• **SUPPLIED INFORMATION**
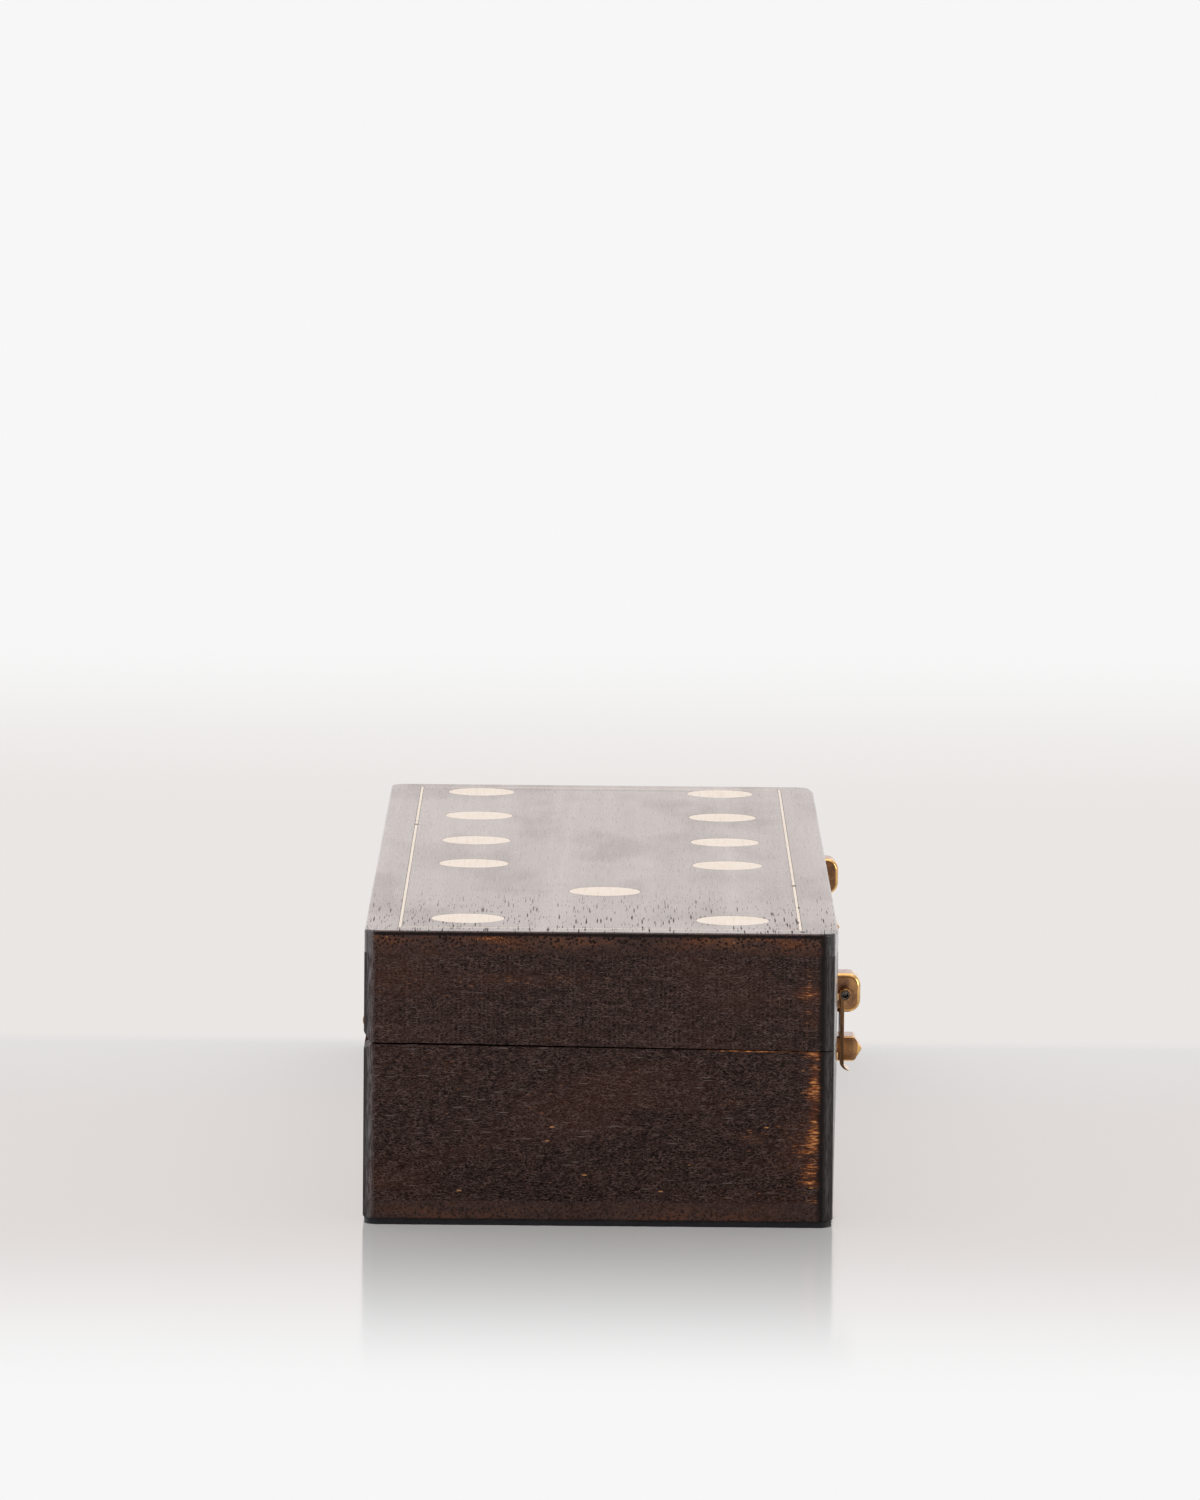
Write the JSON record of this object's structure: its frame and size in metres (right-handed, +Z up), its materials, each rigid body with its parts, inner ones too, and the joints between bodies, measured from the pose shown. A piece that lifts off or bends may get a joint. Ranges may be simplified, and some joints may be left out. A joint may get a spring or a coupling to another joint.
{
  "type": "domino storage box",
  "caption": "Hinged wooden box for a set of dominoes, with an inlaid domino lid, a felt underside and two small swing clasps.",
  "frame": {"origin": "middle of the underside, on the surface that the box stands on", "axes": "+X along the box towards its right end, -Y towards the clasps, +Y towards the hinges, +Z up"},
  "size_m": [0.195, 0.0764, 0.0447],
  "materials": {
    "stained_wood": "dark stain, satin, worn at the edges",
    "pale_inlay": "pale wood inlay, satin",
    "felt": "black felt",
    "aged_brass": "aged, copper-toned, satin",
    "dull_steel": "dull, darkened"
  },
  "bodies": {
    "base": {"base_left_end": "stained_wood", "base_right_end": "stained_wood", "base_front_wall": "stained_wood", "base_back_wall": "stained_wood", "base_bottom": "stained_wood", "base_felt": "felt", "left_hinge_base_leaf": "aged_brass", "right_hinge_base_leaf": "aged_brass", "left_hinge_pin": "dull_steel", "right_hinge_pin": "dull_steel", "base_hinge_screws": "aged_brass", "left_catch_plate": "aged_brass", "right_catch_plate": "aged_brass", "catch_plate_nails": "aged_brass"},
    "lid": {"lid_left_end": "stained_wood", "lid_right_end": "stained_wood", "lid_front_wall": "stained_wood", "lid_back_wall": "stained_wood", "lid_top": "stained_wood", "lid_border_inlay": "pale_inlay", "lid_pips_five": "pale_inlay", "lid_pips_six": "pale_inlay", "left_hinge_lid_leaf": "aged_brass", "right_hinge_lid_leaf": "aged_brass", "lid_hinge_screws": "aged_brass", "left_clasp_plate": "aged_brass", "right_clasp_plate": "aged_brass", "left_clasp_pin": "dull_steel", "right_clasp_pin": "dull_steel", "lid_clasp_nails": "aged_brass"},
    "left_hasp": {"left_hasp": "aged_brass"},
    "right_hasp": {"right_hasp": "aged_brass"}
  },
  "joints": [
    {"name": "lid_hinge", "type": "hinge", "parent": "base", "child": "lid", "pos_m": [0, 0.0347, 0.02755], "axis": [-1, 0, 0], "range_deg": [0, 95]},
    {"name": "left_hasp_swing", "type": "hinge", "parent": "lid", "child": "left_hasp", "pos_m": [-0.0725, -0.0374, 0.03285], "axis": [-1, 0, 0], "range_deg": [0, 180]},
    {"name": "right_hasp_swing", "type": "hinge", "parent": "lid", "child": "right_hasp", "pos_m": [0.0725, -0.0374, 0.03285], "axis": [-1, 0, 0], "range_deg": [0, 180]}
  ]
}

• **EXERCISE GOAL**
Give the data again, exactly as it stands.

• **TASK SOLUTION**
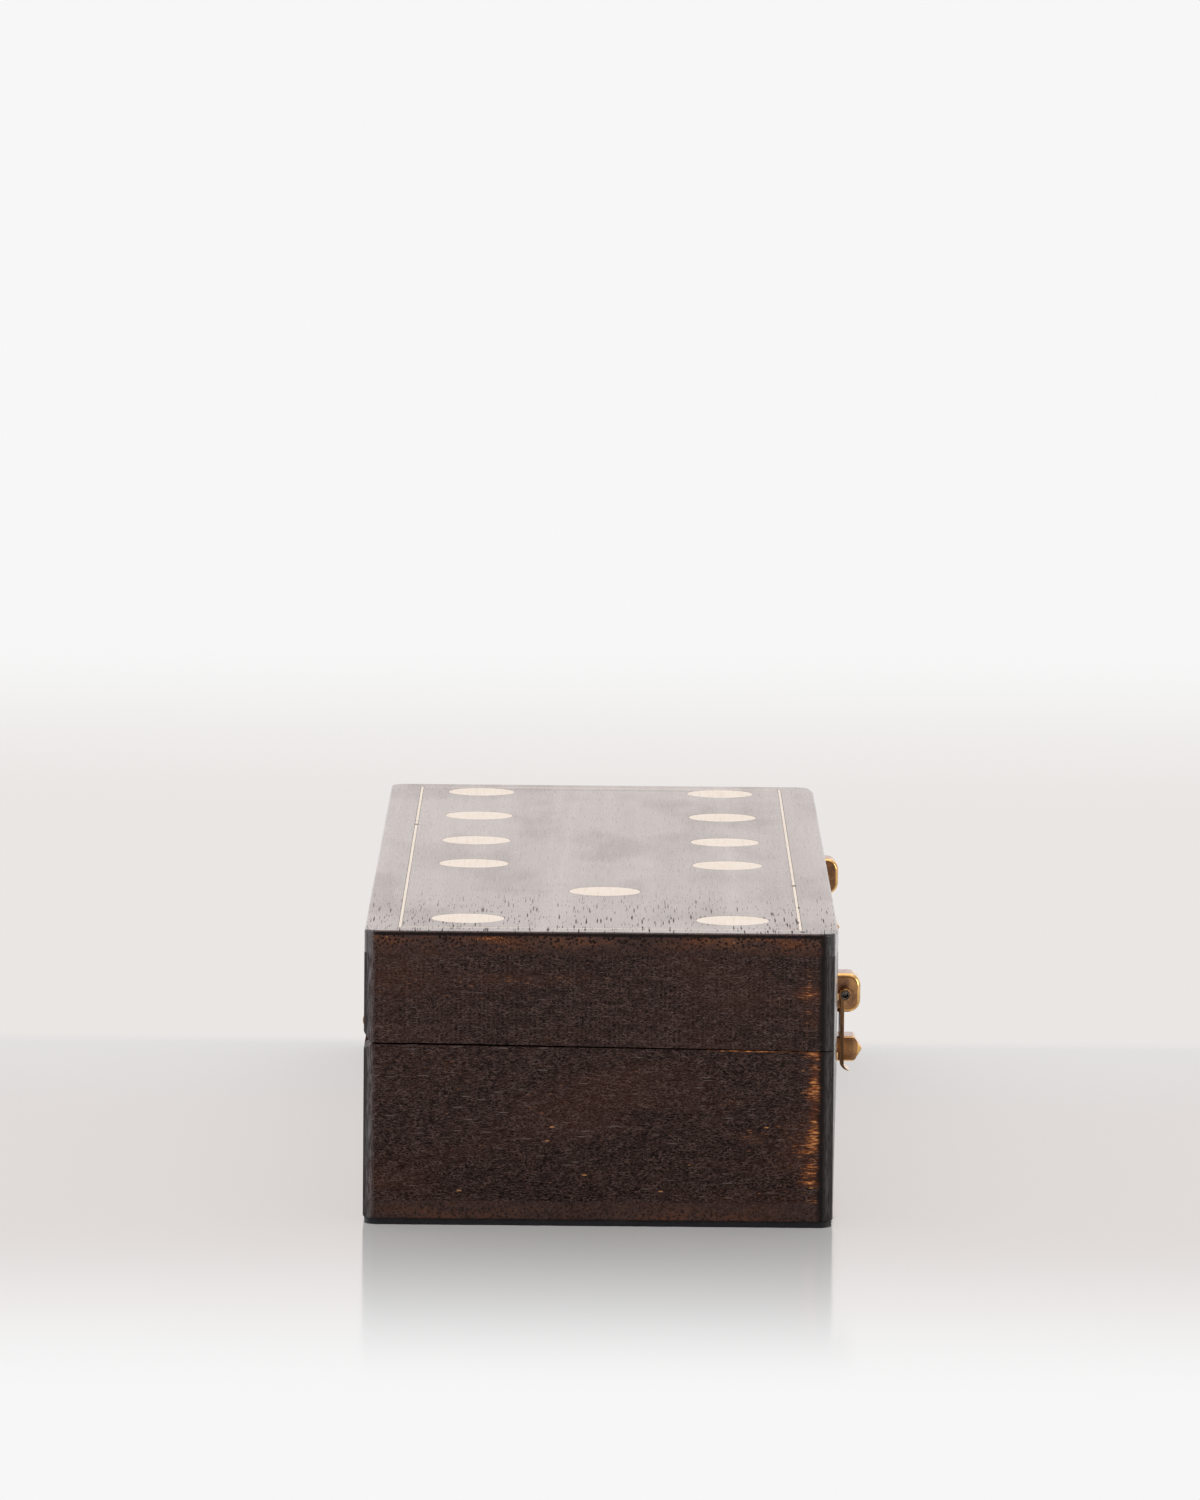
Write the JSON record of this object's structure: its frame and size in metres (right-handed, +Z up), its materials, each rigid body with its parts, inner ones too, and the joints between bodies, measured from the pose shown. A piece that lifts off or bends may get a joint. Ranges may be simplified, and some joints may be left out. A joint may get a spring or a coupling to another joint.
{
  "type": "domino storage box",
  "caption": "Hinged wooden box for a set of dominoes, with an inlaid domino lid, a felt underside and two small swing clasps.",
  "frame": {"origin": "middle of the underside, on the surface that the box stands on", "axes": "+X along the box towards its right end, -Y towards the clasps, +Y towards the hinges, +Z up"},
  "size_m": [0.195, 0.0764, 0.0447],
  "materials": {
    "stained_wood": "dark stain, satin, worn at the edges",
    "pale_inlay": "pale wood inlay, satin",
    "felt": "black felt",
    "aged_brass": "aged, copper-toned, satin",
    "dull_steel": "dull, darkened"
  },
  "bodies": {
    "base": {"base_left_end": "stained_wood", "base_right_end": "stained_wood", "base_front_wall": "stained_wood", "base_back_wall": "stained_wood", "base_bottom": "stained_wood", "base_felt": "felt", "left_hinge_base_leaf": "aged_brass", "right_hinge_base_leaf": "aged_brass", "left_hinge_pin": "dull_steel", "right_hinge_pin": "dull_steel", "base_hinge_screws": "aged_brass", "left_catch_plate": "aged_brass", "right_catch_plate": "aged_brass", "catch_plate_nails": "aged_brass"},
    "lid": {"lid_left_end": "stained_wood", "lid_right_end": "stained_wood", "lid_front_wall": "stained_wood", "lid_back_wall": "stained_wood", "lid_top": "stained_wood", "lid_border_inlay": "pale_inlay", "lid_pips_five": "pale_inlay", "lid_pips_six": "pale_inlay", "left_hinge_lid_leaf": "aged_brass", "right_hinge_lid_leaf": "aged_brass", "lid_hinge_screws": "aged_brass", "left_clasp_plate": "aged_brass", "right_clasp_plate": "aged_brass", "left_clasp_pin": "dull_steel", "right_clasp_pin": "dull_steel", "lid_clasp_nails": "aged_brass"},
    "left_hasp": {"left_hasp": "aged_brass"},
    "right_hasp": {"right_hasp": "aged_brass"}
  },
  "joints": [
    {"name": "lid_hinge", "type": "hinge", "parent": "base", "child": "lid", "pos_m": [0, 0.0347, 0.02755], "axis": [-1, 0, 0], "range_deg": [0, 95]},
    {"name": "left_hasp_swing", "type": "hinge", "parent": "lid", "child": "left_hasp", "pos_m": [-0.0725, -0.0374, 0.03285], "axis": [-1, 0, 0], "range_deg": [0, 180]},
    {"name": "right_hasp_swing", "type": "hinge", "parent": "lid", "child": "right_hasp", "pos_m": [0.0725, -0.0374, 0.03285], "axis": [-1, 0, 0], "range_deg": [0, 180]}
  ]
}